What interests do institutions have in creating THIS TYPE of (monogamous, lasting) relationship? Foucault said something about this- the reproductive/healthy unit of a family/marriage operates as a tool to maintain the overall health of a population in a sovereign relationship. However, even this does not address the specificity of marriage as a contract- again, why just 2 people? How did this become a norm?

Second, since marriage unpacks to either a relationship of force or economic benefits- is it worth fighting for?

Saturday, March 18, 2006

Maternal Ethics

Any attempt to define maternal ethics is ultimately tautological. In order to avoid the naturalistic fallacy that equates that which is ethical with that which is natural/extant, these arguments refer to a prior and intrinsic feature of womanhood able to distinguish the subjugation and violence of the status quo with ethical action. This nature must remain external to discourse and societal influences in order to be able to distinguish the violence of a society from non-violence or an ideal situation. The impossibility of isolating this nature from discursive constructions reveals its tautology. Situational influences determine the being of mother, who then determines the societal situation that creates her. The affirmation and actions of motherhood determines the situation in which a person becomes referred to as mother. Ultimately: the nature of motherhood is good because of the situation of caring in which she resides, and that situation itself is good/extant because of the mothering influences which create it. The absence of origin or source of motherhood demonstrates this fact- ‘motherhood’ as a term can only be found in its usage/social situation.

The deferential characteristics of motherhood relegate other social actors to the scene. This view of ‘modesty’ or ‘denial of self’ presumes static actors whom the mother interacts with. Modesty as a principle should not assume that other unstoppable forces come to bear on people. Willingness to defer interests of the self to others presumes either a situation of unequal force that remains largely acceptable to the mother, or that simply that the mother is powerless in general to assert her will to other people. Humility blurs with acquiescence.

Wednesday, March 01, 2006

Anti-Imperialism

Speaking of shadow boxing and faded demons...

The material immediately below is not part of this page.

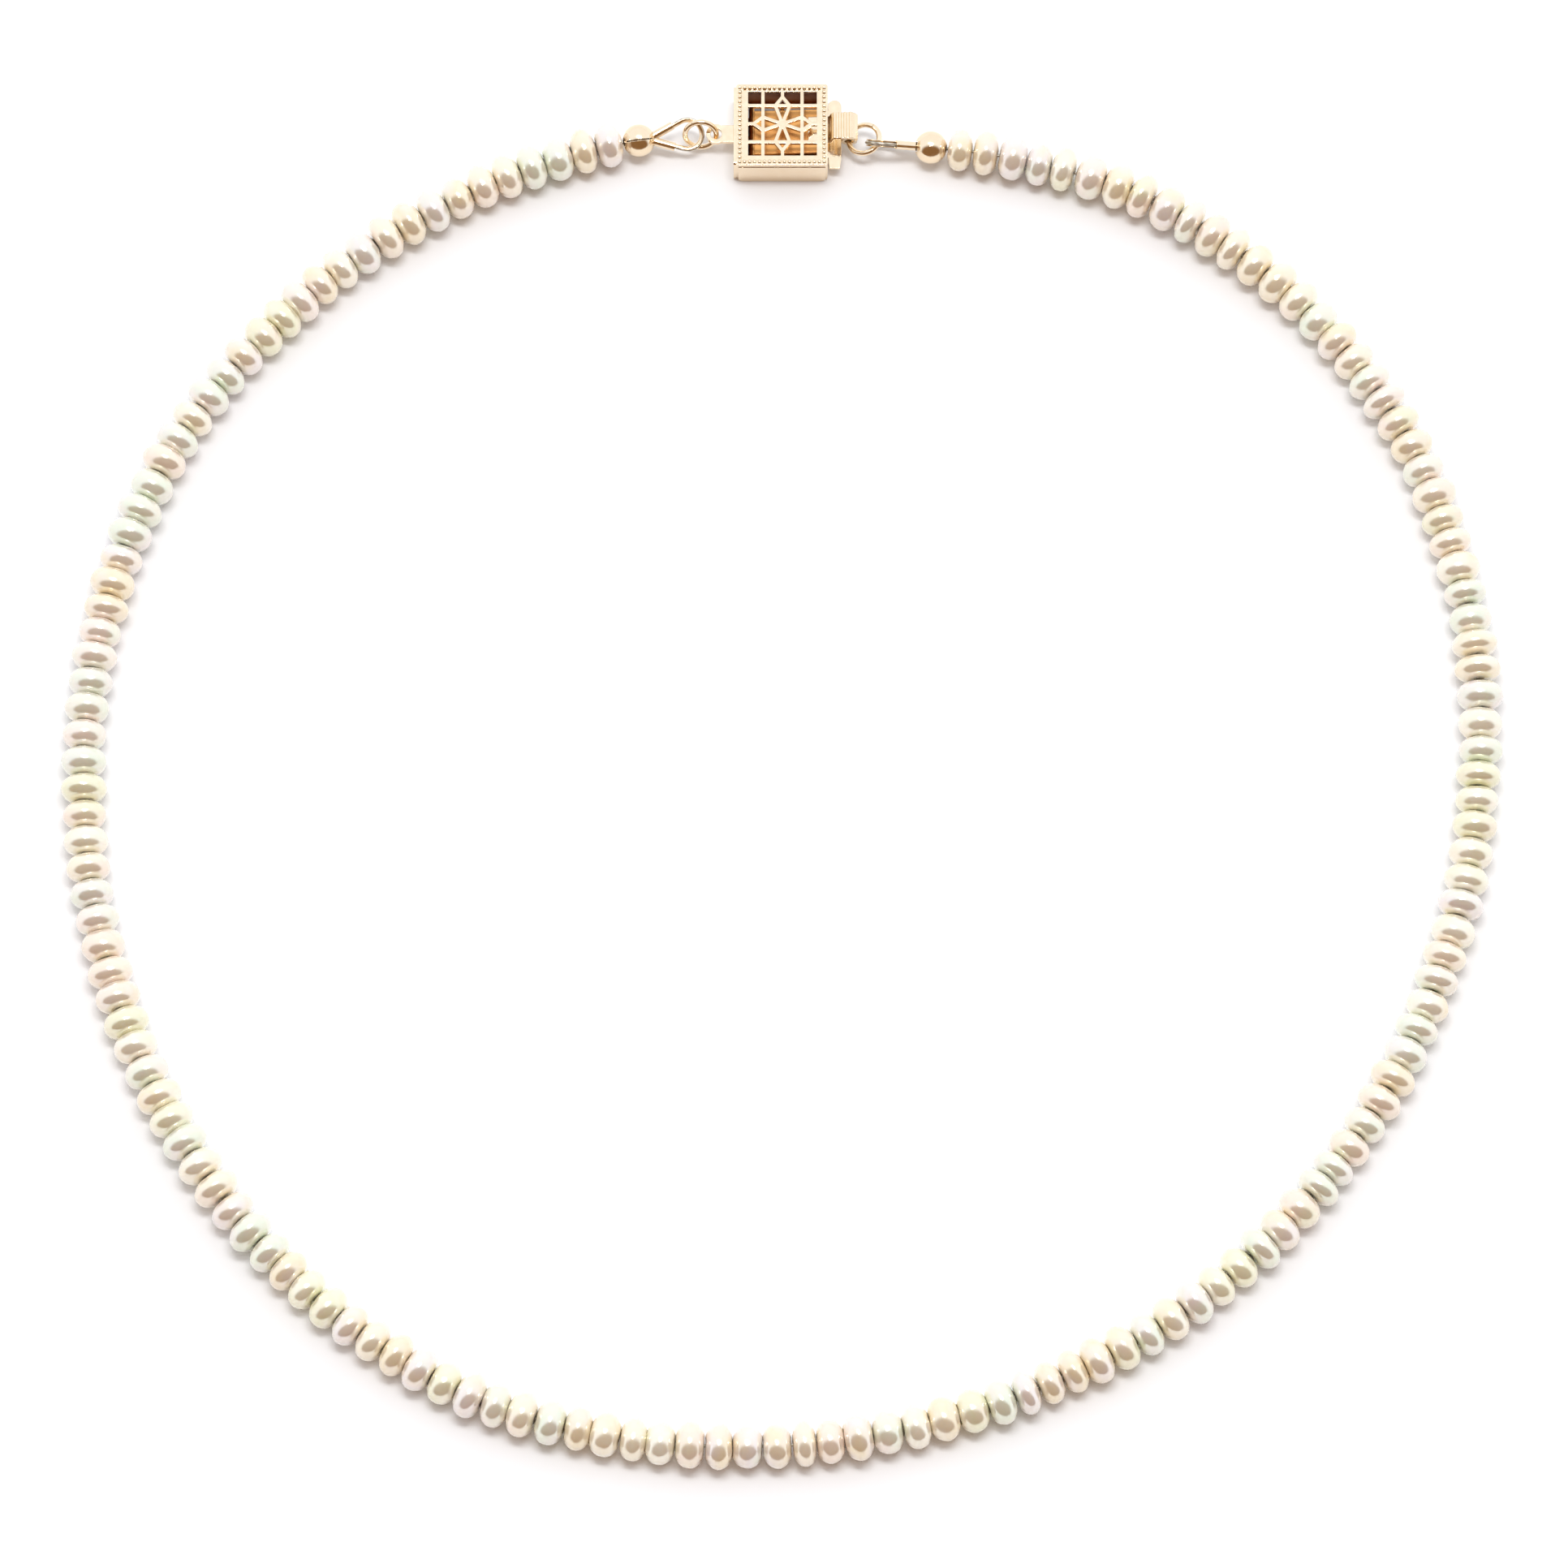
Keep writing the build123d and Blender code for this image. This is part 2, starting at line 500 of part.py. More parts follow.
with BuildPart() as box_walls:
    with BuildSketch(clasp_plane(PLATE_X, PANEL / 2, PLATE)):
        Rectangle(BOX_LENGTH - PLATE_INSET, BOX_WIDTH - PANEL)
        Rectangle(INNER_LENGTH, INNER_WIDTH, mode=Mode.SUBTRACT)
    extrude(amount=WALL_HEIGHT - PLATE)
    # The front panel, with its two lower corners rounded.
    panel_height = WALL_HEIGHT - SHADOW_GAP
    with BuildSketch(clasp_plane(PLATE_X, PANEL - BOX_WIDTH / 2, 0, z_dir=(0, -1, 0))) as panel:
        Rectangle(PLATE_LENGTH - WALL, panel_height, align=(Align.CENTER, Align.MIN))
        fillet(panel.vertices().group_by(Axis.Y)[0], radius=PANEL_CORNER)
    extrude(amount=PANEL)
    # The left end wall stands out past the plates.
    with BuildSketch(clasp_plane(PLATE_INSET - BOX_LENGTH / 2, PANEL / 2, 0, (0, -1, 0), (-1, 0, 0))):
        with Locations((0, WALL_HEIGHT / 2)):
            RectangleRounded(BOX_WIDTH - PANEL, WALL_HEIGHT, PANEL_CORNER / 2)
    extrude(amount=PLATE_INSET)
    # The tongue's slot, and above it the notch for the thumb tab.
    with BuildSketch(clasp_plane(BOX_LENGTH / 2 - 2 * WALL, 0, 0, (0, 1, 0), (1, 0, 0))):
        with Locations((0, slot_bottom)):
            Rectangle(slot_width, SLOT_TOP - slot_bottom, align=(Align.CENTER, Align.MIN))
        with Locations((0, SLOT_TOP)):
            Rectangle(notch_width, WALL_HEIGHT - SLOT_TOP, align=(Align.CENTER, Align.MIN))
    extrude(amount=3 * WALL, mode=Mode.SUBTRACT)
finish(box_walls, "box_walls")

# The tab and loop soldered to the left end.
with BuildPart() as end_tab:
    with BuildSketch(clasp_plane(-BOX_LENGTH / 2, END_TAB_SHIFT, LINK_Z - END_TAB_THICKNESS / 2)):
        Rectangle(END_LOOP_REACH - END_LOOP_HOLE, END_TAB_WIDTH, align=(Align.MAX, Align.CENTER))
        with Locations((-END_LOOP_REACH, 0)):
            Circle(END_LOOP_OUTER)
            Circle(END_LOOP_HOLE, mode=Mode.SUBTRACT)
    extrude(amount=END_TAB_THICKNESS)
finish(end_tab, "box_end_tab")

# -------------------------------------------------------------------------- tongue
slope = radians(LEAF_SLOPE)

with BuildPart() as tongue_base:
    # The lower leaf, from the fold out through the slot.
    with BuildSketch(clasp_plane(FOLD_X, 0, BASE_HEIGHT)):
        Rectangle(WING_X + WING_LENGTH / 2 - FOLD_X, BASE_WIDTH, align=(Align.MIN, Align.CENTER))
    extrude(amount=STRIP)
    # The wings that stop against the end wall: round at the back, tapered at the front.
    with BuildSketch(clasp_plane(WING_X, 0, BASE_HEIGHT)):
        back = WING_SPAN / 2 - WING_LENGTH / 2
        with BuildLine():
            Line((0, back), (0, -BASE_WIDTH / 2))
            Line((0, -BASE_WIDTH / 2), ((WING_LENGTH - WING_FRONT_END) / 2, -WING_SPAN / 2))
            Line(((WING_LENGTH - WING_FRONT_END) / 2, -WING_SPAN / 2),
                 ((WING_LENGTH + WING_FRONT_END) / 2, -WING_SPAN / 2))
            Line(((WING_LENGTH + WING_FRONT_END) / 2, -WING_SPAN / 2), (WING_LENGTH, -BASE_WIDTH / 2))
            Line((WING_LENGTH, -BASE_WIDTH / 2), (WING_LENGTH, back))
            ThreePointArc((WING_LENGTH, back), (WING_LENGTH / 2, WING_SPAN / 2), (0, back))
        make_face()
    extrude(amount=STRIP)
    # The folded inner end, a curl round the upper leaf's edge.
    with BuildSketch(clasp_plane(FOLD_X, BASE_WIDTH / 2, FOLD_Z, z_dir=(0, -1, 0))):
        Circle(FOLD_OUTER)
        Circle(FOLD_BORE, mode=Mode.SUBTRACT)
        with Locations((0, -FOLD_BORE)):
            Rectangle(FOLD_OUTER, 2 * FOLD_OUTER, align=(Align.MIN, Align.MIN), mode=Mode.SUBTRACT)
    extrude(amount=BASE_WIDTH)
finish(tongue_base, "tongue_base")


def leaf_plane(half_width):
    """The upright plane along the sprung leaf, from the fold, at this distance to the back."""
    return clasp_plane(FOLD_X, half_width, FOLD_Z, (cos(slope), 0, sin(slope)), (0, -1, 0))


with BuildPart() as tongue_leaf:
    with BuildSketch(leaf_plane(LEAF_WIDTH / 2)):
        Circle(STRIP / 2)
        Rectangle(EDGE_REACH, STRIP, align=(Align.MIN, Align.CENTER))
    extrude(amount=LEAF_WIDTH)
finish(tongue_leaf, "tongue_leaf")

# The thumb tab: soldered on the leaf, out through the notch, up, over and down.
strip_level = (STRIP + THUMB_SHEET) / 2
top_start = THUMB_REACH - THUMB_TOP_LENGTH
with BuildPart() as thumb_tab:
    with BuildSketch(leaf_plane(THUMB_WIDTH / 2)):
        with BuildLine():
            FilletPolyline((EDGE_REACH - THUMB_FOOT, strip_level),
                           (top_start - THUMB_SHEET, strip_level),
                           (top_start, THUMB_TOP),
                           (THUMB_REACH - THUMB_SHEET, THUMB_TOP),
                           (THUMB_REACH, THUMB_TOP - THUMB_DROP), radius=THUMB_SHEET)
        trace(line_width=THUMB_SHEET)
        first_rib = (top_start + THUMB_REACH - THUMB_SHEET - (RIB_COUNT - 1) * RIB_PITCH) / 2
        for rib in range(RIB_COUNT):
            with Locations((first_rib + rib * RIB_PITCH, THUMB_TOP + THUMB_SHEET / 2)):
                Circle(RIB_RADIUS)
    extrude(amount=THUMB_WIDTH)
finish(thumb_tab, "thumb_tab")

# The loop at the tongue's outer end, for the right jump ring.
knuckle_back = KNUCKLE_SHIFT + KNUCKLE_WIDTH / 2
with BuildPart() as end_loop:
    with BuildSketch(clasp_plane(KNUCKLE_X, knuckle_back, KNUCKLE_Z, z_dir=(0, -1, 0))):
        Rectangle(KNUCKLE_OUTER, STRIP, align=(Align.MAX, Align.CENTER))
        Circle(KNUCKLE_OUTER)
        Circle(KNUCKLE_HOLE, mode=Mode.SUBTRACT)
    extrude(amount=KNUCKLE_WIDTH)
finish(end_loop, "tongue_end_loop")
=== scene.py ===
# %% [markdown]
# # A pearl necklace with a filigree box clasp
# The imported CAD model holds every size, joint and place. This lesson dresses it: real nacre on
# the pearls, polished gold on the findings, a floor, a soft light and a camera.

# %% Load the frame
import bpy
import json
import math
import random
from mathutils import Matrix, Vector


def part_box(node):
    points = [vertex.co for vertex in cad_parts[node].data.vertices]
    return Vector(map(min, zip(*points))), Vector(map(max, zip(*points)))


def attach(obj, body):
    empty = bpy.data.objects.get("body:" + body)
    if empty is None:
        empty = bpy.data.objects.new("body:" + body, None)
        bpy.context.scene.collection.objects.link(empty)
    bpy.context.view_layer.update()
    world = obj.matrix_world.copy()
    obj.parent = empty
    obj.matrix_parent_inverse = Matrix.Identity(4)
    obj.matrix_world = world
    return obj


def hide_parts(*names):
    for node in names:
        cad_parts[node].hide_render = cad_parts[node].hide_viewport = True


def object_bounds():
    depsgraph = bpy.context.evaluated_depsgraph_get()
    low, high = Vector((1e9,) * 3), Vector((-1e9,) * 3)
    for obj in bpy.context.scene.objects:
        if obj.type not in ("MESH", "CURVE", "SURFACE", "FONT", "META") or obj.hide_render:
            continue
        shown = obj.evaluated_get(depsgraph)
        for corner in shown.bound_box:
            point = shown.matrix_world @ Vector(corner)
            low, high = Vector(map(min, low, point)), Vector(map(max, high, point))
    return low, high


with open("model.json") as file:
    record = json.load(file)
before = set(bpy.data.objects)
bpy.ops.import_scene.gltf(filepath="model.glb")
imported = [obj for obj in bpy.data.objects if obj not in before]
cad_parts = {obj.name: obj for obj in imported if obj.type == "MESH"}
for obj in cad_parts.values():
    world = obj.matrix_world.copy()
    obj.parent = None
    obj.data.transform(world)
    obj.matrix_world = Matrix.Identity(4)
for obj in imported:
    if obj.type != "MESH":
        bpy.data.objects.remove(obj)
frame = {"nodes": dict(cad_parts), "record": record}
cad_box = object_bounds()
MM = 0.001

# %% [markdown]
# ## Helpers
# Colours are easiest to read as sRGB hex values, but shader sockets want linear numbers, so one
# function turns them. Another adds a node, sets it and links it, which keeps materials short.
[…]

http://www.counterpunch.org/whitney03012006.html

The question of 'imperial conquest' presents several problems in my mind:

First- You're missing the point. The right to humanitarian intervention does not spring fully completed from the mind of George Bush or John Bolton, nor does lambasting them solve the problem at hand. Intervention rests on a discursive facade that places life as the central question of sovereign politics and that uses human suffering as the fundamental 'stuff' of its rule. This strategy suffers from a similar flaw in the immediate sense. Just as intervention may end up eliminating people with the guns but not eliminating the global poverty/oil politics that produced such a catastrophe, this 'anti-imperial' intervention against Bush only caps the tailpipe of the engine that drives global violence. There are equally important questions to be asked about personal practices involved with both the genocide and the intervention, and putting it on Bush or 'the paper of record' scapegoats them at the cost of personal reflectionl

Second- indefensible. Litterally, this forces people into defense of the government of Sudan which is funding a god damn genocide with oil money. Slice it any way you please but there are a whole lot of people being driven away from their homes and lives in Darfur and that isn't something that should be written off, ignored, passed over or anything similar. These figures don't immediately ally themselves with 'imperialism' (in fact, a war funded by western oil money undertaken by an ally in the war on terror would seem to be just the oposite: an indict of 'imperialism' [whatever that is]) and should not be ignored.